NEWS

Dogwoods and azaleas at Augusta National clear sign spring is near

By Ron Borges
Published on
Dogwoods and azaleas at Augusta National clear sign spring is near

 
BOSTON – Today the azaleas and dogwood are in bloom. Just not around here.
 
Here, the blooming snowblower resurfaced for one last hurrah. In New England, it's "a tradition like no other," just like the Masters.
 
Normally this morning, I'd be strolling up Magnolia Lane or sipping a lemonade on the veranda of the clubhouse at Augusta National Golf Club, which just happens to be the finest venue in sports. I'd be walking among the dogwoods and the azaleas because today is the best day of the year to watch golf. At least if you're at Augusta.
 
Today is the day to sit atop the bleachers at Amen Corner, the sun baking your face with three indescribably beautiful golf holes laid out in front of you as one after another of the greatest players in the world hit, chase and hit again. When it comes to golf, those three things are all they have in common with the rest of us.
 
We also hit, chase and hit again. We just don't hit it as far, and we chase the ball to places PGA Tour golfers seldom visit. They end up in the pine straw. The rest of us end up in the piney woods.
 
This year's 80th Masters will be without both Tiger Woods and the mortal version, known as Eldrick. They are one and the same except when swinging golf clubs, which neither can do yet after three back surgeries turned Tiger into Eldrick and then Eldrick into a spectator.
 
Because little had been heard from Woods for months, some in the golf world held out hope he might resurface at Augusta after his long absence, rising like the phoenix. But he recently announced on his website he would attend the Champions Dinner but is not fit to play competitive golf.
 
This is the first time I've missed the Masters in a decade. It's the second time in three years for Tiger. He'll be far more missed than I, and rightly so as my colleague Karen Guregian handles the honors. Hopefully she will find time to visit the veranda, the dogwoods and the azaleas, and not just write about the golfers because it's all part of the experience. What won't be is Woods, who somehow seems long gone and far away.
 
He hasn't won a major in eight years, missed the cut in his past three and just turned 40. Jack Nicklaus' record of 18 major championships seems safe from Tiger's long-threatened assault, that number having loomed larger than Woods expected after he got stuck on 14 eight years ago.
 
In his first 46 majors, Woods had 14 wins and 22 top-three finishes. Only once did he miss the cut. In his past 24, there's been role reversal. He hasn't won, has only two top-three finishes and missed the cut six times.

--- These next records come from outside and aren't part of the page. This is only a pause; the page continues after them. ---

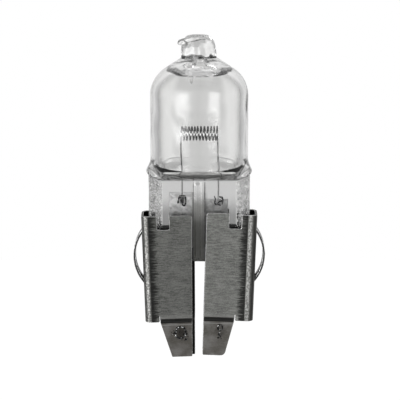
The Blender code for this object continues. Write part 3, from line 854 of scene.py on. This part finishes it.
def wire_piece(name, points, made):
    data = bpy.data.curves.new(name, "CURVE")
    data.dimensions = "3D"
    data.bevel_depth = WIRE / 2
    data.bevel_resolution = 3
    data.use_fill_caps = True
    spline = data.splines.new("POLY")
    spline.points.add(len(points) - 1)
    for spot, point in zip(spline.points, points):
        spot.co = (*point, 1)
    data.materials.append(made)
    return placed(name, data)


def coil_points():
    points = []
    count = round(COIL_TURNS * TURN_STEPS)
    for step in range(count + 1):
        share = step / count
        angle = math.pi - 2 * math.pi * COIL_TURNS * share
        wander = noise.noise(Vector((share * COIL_TURNS * 0.9, 0, 0))) * 0.05 * MM
        x = COIL_CENTRE.x + COIL_LENGTH * (share - 0.5) + wander
        radius = COIL_RADIUS * (1 + 0.02 * noise.noise(Vector((share * 9, 5, 0))))
        points.append(Vector((x, radius * math.cos(angle), COIL_CENTRE.z + radius * math.sin(angle))))
    return points


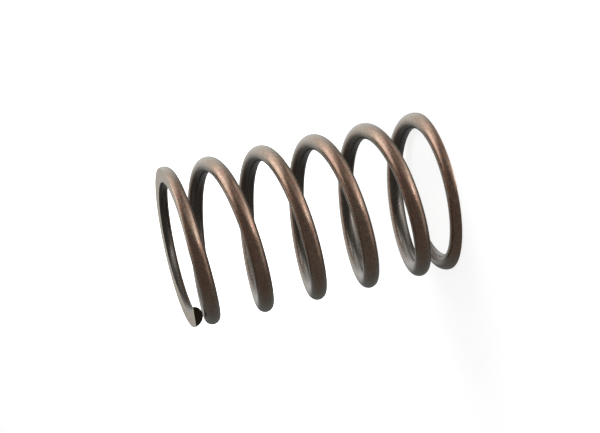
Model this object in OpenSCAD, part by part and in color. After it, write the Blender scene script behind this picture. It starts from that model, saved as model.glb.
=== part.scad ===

He said recently there's "no timetable to return to competition." If you saw him staggering around St. Andrews at last year's British Open, you already knew that.
 
Woods has been gone so long, frankly, his absence is not much noticed any more. It's expected, like the flowering dogwoods and blooming azalea bushes at Augusta.
 
The latter herald the return of spring for golfers, even those with frigid fingers clutching a snow shovel. So when the field of 89 begins play Thursday there will be no shortage of storylines even though Woods is gone.
 
Can young Jordan Spieth, who has looked a tad human thus far this season, become only the second golfer in the past 25 years to repeat? If he does, he'd join (who else) Tiger.
 
Can young Rory McIlroy finally win at Augusta and become only the sixth golfer in history to complete the career Grand Slam by winning all four majors? Last to do it? (Who else?) Tiger.
 
Can Bubba Watson win for the third straight time on an even year? Can Rickie Fowler or world No. 1 Jason Day win the green jacket for the first time? Same question looms for a guy the calendar is working against, 40-year-old Henrik Stenson, who has finished in the top four seven times at a major without ever leaving on top.
 
And what will the fates hold for Dustin Johnson, who not only finds ways to lose major championships when victory seems assured but does it in ways that are head-scratching?
 
Already McIlroy had a moment, holing a 7-iron from 170 yards at the par-3 16th on Monday for an ace. Was that a warning that he's primed, or just a moment that had the gallery roaring as if it was Sunday afternoon among the dogwoods with Jack and Arnie battling it out around Amen Corner?
 
We have no way of knowing, so we'll watch to see what unfolds.
 
But we'll watch for another reason, too. If you spend any time chasing golf balls, even ones you need GPS to find, you'll watch to be reminded by the presence of those dogwoods and azaleas that even we won't need that snow shovel much longer.